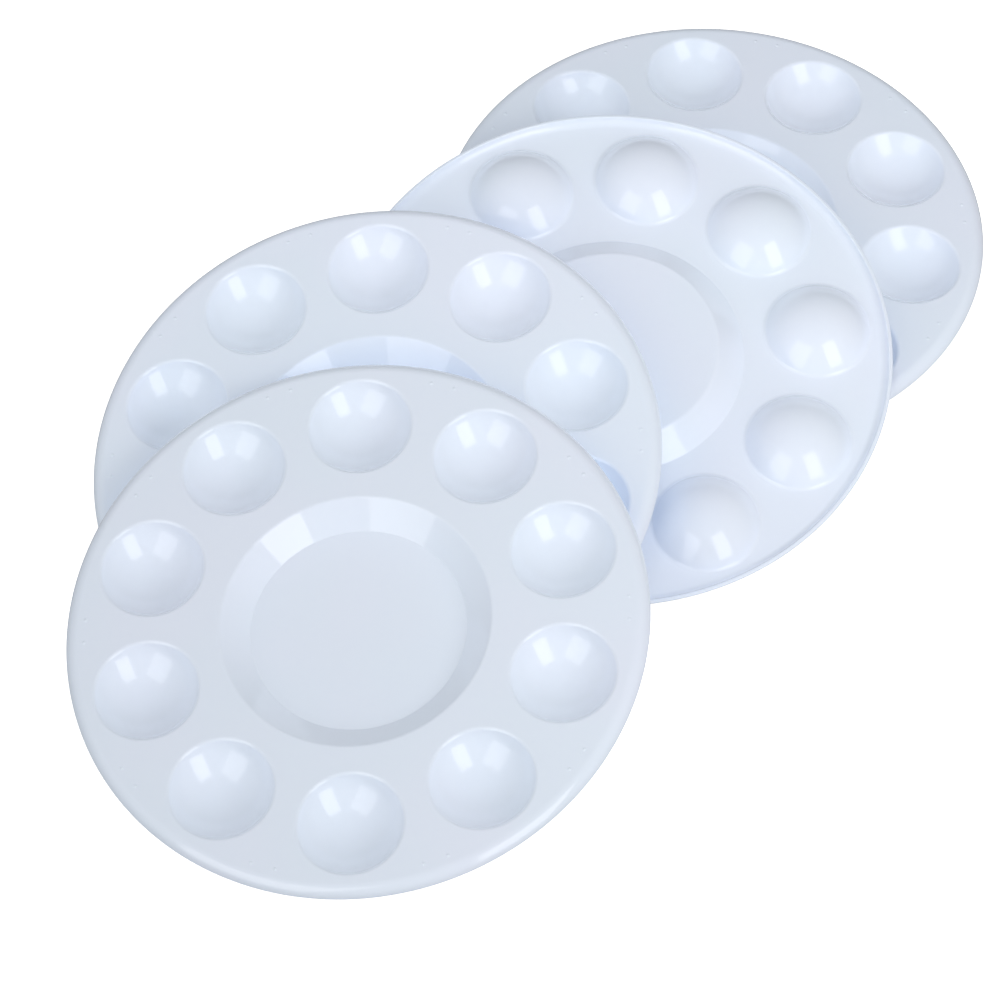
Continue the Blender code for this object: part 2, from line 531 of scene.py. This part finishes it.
def hairlines(nodes, place, angle, level):
    """Sparse fine scratches in one direction: 1 on a scratch, 0 beside it."""
    fine = nodes.noise(nodes.turned(place, angle, SCRATCH_SCALE), 1.0, 1.0)
    area = nodes.noise(nodes.turned(place, angle, SCRATCHED_AREA_SCALE), 1.0, 1.0)
    on_scratch = nodes.ramp(fine, level, level + SCRATCH_EDGE, 0.0, 1.0)
    in_area = nodes.ramp(area, *SCRATCHED_AREA_LEVELS, 0.0, 1.0)
    return nodes.maths("MULTIPLY", on_scratch, in_area)


def plastic(name, index):
    """Milky bluish white plastic with a gloss: slight clouds, moulding waves, grain and hairlines.

    index is the palette's number, so that no two palettes have the same clouds and scratches.
    """
    material = bpy.data.materials.new(name)
    material.use_nodes = True
    nodes = Nodes(material.node_tree)
    shader = material.node_tree.nodes["Principled BSDF"]
    coordinates = nodes.add("ShaderNodeTexCoord")
    shifted = nodes.add("ShaderNodeVectorMath", operation="ADD")
    nodes.feed(shifted, 0, coordinates.outputs["Object"])
    nodes.feed(shifted, 1, [index * step for step in PATTERN_STEP])
    place = shifted.outputs["Vector"]

    clouds = nodes.noise(place, CLOUD_SCALE, 2.0)
    tone = nodes.mix(nodes.ramp(clouds, *CLOUD_LEVELS, 0.0, 1.0), COOL_TONE, LILAC_TONE)
    mottle = nodes.ramp(nodes.noise(place, MOTTLE_SCALE, 3.0), *FINE_LEVELS, 0.0, MOTTLE_SHARE)
    nodes.feed(shader, "Base Color", nodes.mix(mottle, tone, MOTTLE_TONE))

    scratch_sets = [
        hairlines(nodes, place, angle + index * turn, level) for angle, turn, level in SCRATCH_SETS
    ]
    scratches = nodes.maths("MAXIMUM", *scratch_sets)
    scratch_roughness = nodes.maths("MULTIPLY", scratches, SCRATCH_ROUGHNESS)
    polish = nodes.ramp(nodes.noise(place, POLISH_SCALE, 3.0), *FINE_LEVELS, *POLISH)
    nodes.feed(shader, "Roughness", nodes.maths("ADD", polish, scratch_roughness))

    waves = nodes.bump(nodes.noise(place, WAVE_SCALE, 1.0), WAVE_HEIGHT)
    grain = nodes.bump(nodes.noise(place, GRAIN_SCALE, 2.0), GRAIN_HEIGHT, waves)
    nodes.feed(shader, "Normal", grain)
    nodes.feed(shader, "Emission Color", tone)
    nodes.feed(shader, "Emission Strength", INNER_GLOW)
    nodes.feed(shader, "IOR", PLASTIC_IOR)
    return material


def place_palette(placement, surface, table_point):
    """One palette in the place where its CAD node lies, riding on that node's body."""
    downhill = Matrix.Rotation(math.radians(placement.downhill), 4, "Z")
    tilt = downhill @ Matrix.Rotation(math.radians(placement.tilt), 4, "Y") @ downhill.inverted()
    heading = Matrix.Rotation(math.radians(placement.first_well), 4, "Z")
    over = Matrix.Rotation(math.pi if placement.turned_over else 0.0, 4, "X")
    shift = Matrix.Translation(table_point + Vector(placement.centre) * MM)
    name = placement.node + "_moulding"
    palette = bpy.data.objects.new(name, palette_mesh(name, surface, shift @ tilt @ heading @ over))
    bpy.context.scene.collection.objects.link(palette)
    palette.data.materials.append(plastic(placement.node + "_plastic", PLACEMENTS.index(placement)))
    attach(palette, placement.body)
    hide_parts(placement.node)


def table_point_under_back_palette():
    """The point on the table under the back palette's middle."""
    low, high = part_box("palette_back")
    return Vector(((low.x + high.x) / 2, (low.y + high.y) / 2, low.z))


def make_floor():
    """A plain white ground for the camera, and a darker table in its place for the set's light."""
    half = GROUND_HALF_WIDTH
    corners = [(-half, -half, 0.0), (half, -half, 0.0), (half, half, 0.0), (-half, half, 0.0)]
    for ground in GROUNDS:
        mesh = bpy.data.meshes.new(ground.name)
        mesh.from_pydata(corners, [], [(0, 1, 2, 3)])
        floor = bpy.data.objects.new(ground.name, mesh)
        bpy.context.scene.collection.objects.link(floor)
        floor.location.z = CAD_LOW.z - ground.drop
        floor.visible_camera = ground.seen
        floor.visible_diffuse = not ground.seen
        floor.visible_glossy = not ground.seen
        floor.visible_shadow = not ground.seen
        material = bpy.data.materials.new(ground.name)
        material.use_nodes = True
        shader = material.node_tree.nodes["Principled BSDF"]
        shader.inputs["Base Color"].default_value = (ground.grey, ground.grey, ground.grey, 1.0)
        shader.inputs["Roughness"].default_value = GROUND_ROUGHNESS
        shader.inputs["Specular IOR Level"].default_value = GROUND_GLOSS
        shader.inputs["Emission Color"].default_value = (1.0, 1.0, 1.0, 1.0)
        shader.inputs["Emission Strength"].default_value = ground.glow
        mesh.materials.append(material)


def new_light(name, shape):
    """A new area light of this shape in the scene, as its object."""
    light = bpy.data.lights.new(name, "AREA")
    light.shape = shape
    lamp = bpy.data.objects.new(name, light)
    bpy.context.scene.collection.objects.link(lamp)
    return lamp


def all_but_the_front():
    """The collection that stands for everything in the scene except the front palette."""
    name = "all_but_the_front"
    if name not in bpy.data.collections:
        collection = bpy.data.collections.new(name)
        collection.objects.link(bpy.data.objects["palette_front_moulding"])
        collection.collection_objects[0].light_linking.link_state = "EXCLUDE"
    return bpy.data.collections[name]


def make_softbox(box):
    """A rectangular soft light before the set: one that is mirrored and one that shades.

    The mirrored one shines through the front palette, so that the palette behind it is as glossy
    beside its edge as elsewhere.
    """
    azimuth = math.radians(sum(box.azimuths) / 2)
    elevation = math.radians(sum(box.elevations) / 2)
    half_width = math.radians(box.azimuths[1] - box.azimuths[0]) / 2 * math.cos(elevation)
    half_height = math.radians(box.elevations[1] - box.elevations[0]) / 2
    level = math.cos(elevation)
    towards = Vector((math.sin(azimuth) * level, -math.cos(azimuth) * level, math.sin(elevation)))
    for use, brightness in (("mirrored", box.mirrored), ("shading", box.shading)):
        if not brightness:
            continue
        lamp = new_light(f"{box.name}_{use}", "RECTANGLE")
        lamp.data.size = 2 * SOFTBOX_DISTANCE * math.tan(half_width)
        lamp.data.size_y = 2 * SOFTBOX_DISTANCE * math.tan(half_height)
        lamp.data.energy = brightness * math.pi * lamp.data.size * lamp.data.size_y
        lamp.location = towards * SOFTBOX_DISTANCE
        lamp.rotation_euler = towards.to_track_quat("Z", "Y").to_euler()
        lamp.visible_diffuse = use == "shading"
        lamp.visible_glossy = use == "mirrored"
        if use == "mirrored":
            lamp.light_linking.blocker_collection = all_but_the_front()


def make_lamp(lamp):
    """A round soft lamp that lights matt surfaces only."""
    light = new_light(lamp.name, "DISK")
    light.data.size = LAMP_SIZE
    light.data.energy = lamp.power
    light.data.color = lamp.colour
    light.location = lamp.place
    light.rotation_euler = Vector(lamp.place).to_track_quat("Z", "Y").to_euler()
    light.visible_glossy = False
    if lamp.passes_front:
        light.light_linking.blocker_collection = all_but_the_front()
    if lamp.spares_front:
        light.light_linking.receiver_collection = all_but_the_front()


def make_sky():
    """A pale room: an even light from all sides, and broad bright patches on it."""
    world = bpy.data.worlds.new("pale_room")
    world.use_nodes = True
    nodes = Nodes(world.node_tree)
    direction = nodes.add("ShaderNodeTexCoord").outputs["Generated"]
    strength = SKY_EVEN
    for towards, sharpness, brightness in SKY_PATCHES:
        facing_patch = nodes.add("ShaderNodeVectorMath", operation="DOT_PRODUCT")
        nodes.feed(facing_patch, 0, direction)
        nodes.feed(facing_patch, 1, Vector(towards).normalized())
        towards_patch = nodes.maths("MAXIMUM", facing_patch.outputs["Value"], 0.0)
        share = nodes.maths("POWER", towards_patch, sharpness)
        strength = nodes.maths("ADD", nodes.maths("MULTIPLY", share, brightness), strength)
    background = world.node_tree.nodes["Background"]
    nodes.feed(background, "Color", SKY_COLOUR)
    nodes.feed(background, "Strength", strength)
    bpy.context.scene.world = world


def make_lights():
    """Softboxes before the set, lamps close to it, and a pale room around it."""
    for box in SOFTBOXES:
        make_softbox(box)
    for lamp in LAMPS:
        make_lamp(lamp)
    make_sky()
    bpy.context.scene.view_settings.view_transform = "Standard"


def make_camera():
    """A long lens that looks down on the set from the front."""
    back = Vector((0.0, -math.cos(CAMERA_ELEVATION), math.sin(CAMERA_ELEVATION)))
    data = bpy.data.cameras.new("camera")
    data.lens = CAMERA_LENS
    data.sensor_width = CAMERA_SENSOR
    camera = bpy.data.objects.new("camera", data)
    bpy.context.scene.collection.objects.link(camera)
    camera.rotation_mode = "QUATERNION"
    camera.location = Vector(CAMERA_AIM) + back * CAMERA_DISTANCE
    roll = Matrix.Rotation(CAMERA_ROLL, 4, "Z").to_quaternion()
    camera.rotation_quaternion = back.to_track_quat("Z", "Y") @ roll
    bpy.context.scene.camera = camera


def build():
    """Makes the palettes, the stage, the lights and the camera."""
    surface = palette_surface()
    table_point = table_point_under_back_palette()
    for placement in PLACEMENTS:
        place_palette(placement, surface, table_point)
    make_floor()
    make_lights()
    make_camera()


build()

================================

### Instruction
Return exactly the lines from the beginning of the data above through the one containing "grain and hairlines.", please. Include both end lines and add nothing else.

### Answer to this task
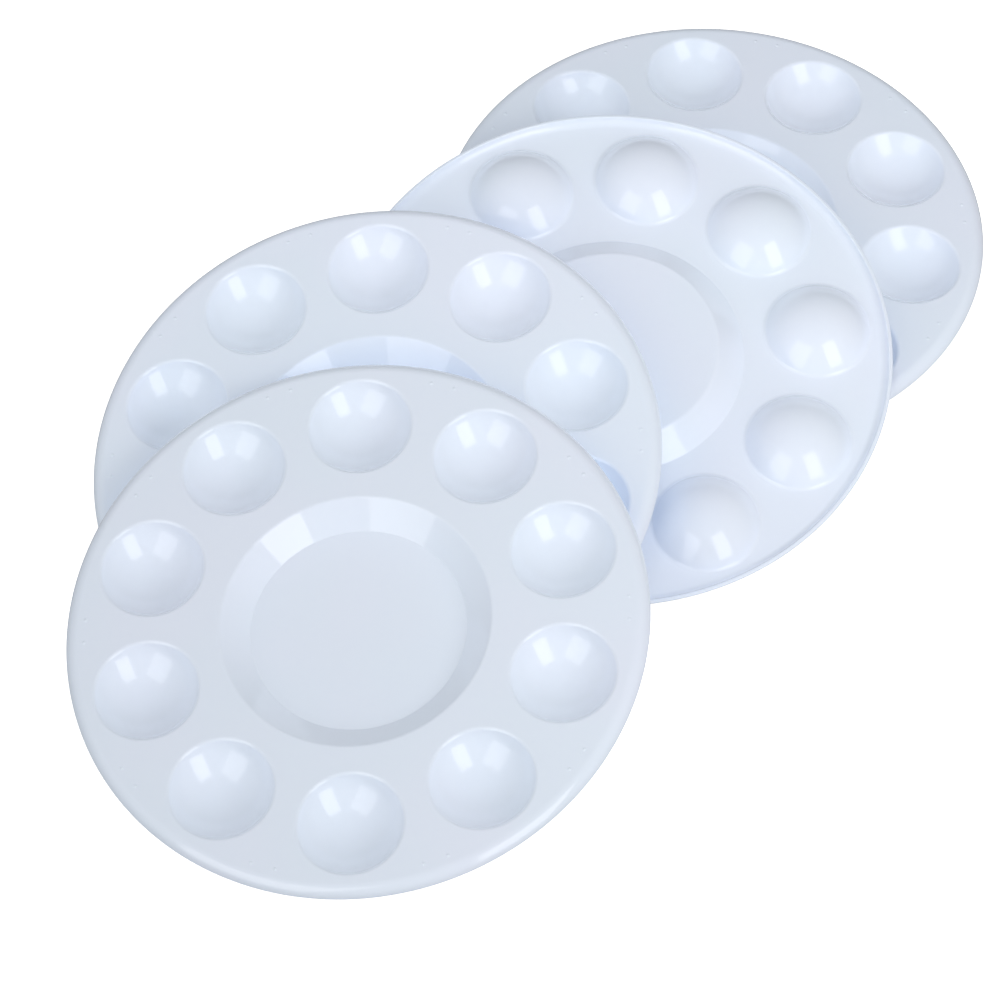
Continue the Blender code for this object: part 2, from line 531 of scene.py. This part finishes it.
def hairlines(nodes, place, angle, level):
    """Sparse fine scratches in one direction: 1 on a scratch, 0 beside it."""
    fine = nodes.noise(nodes.turned(place, angle, SCRATCH_SCALE), 1.0, 1.0)
    area = nodes.noise(nodes.turned(place, angle, SCRATCHED_AREA_SCALE), 1.0, 1.0)
    on_scratch = nodes.ramp(fine, level, level + SCRATCH_EDGE, 0.0, 1.0)
    in_area = nodes.ramp(area, *SCRATCHED_AREA_LEVELS, 0.0, 1.0)
    return nodes.maths("MULTIPLY", on_scratch, in_area)


def plastic(name, index):
    """Milky bluish white plastic with a gloss: slight clouds, moulding waves, grain and hairlines.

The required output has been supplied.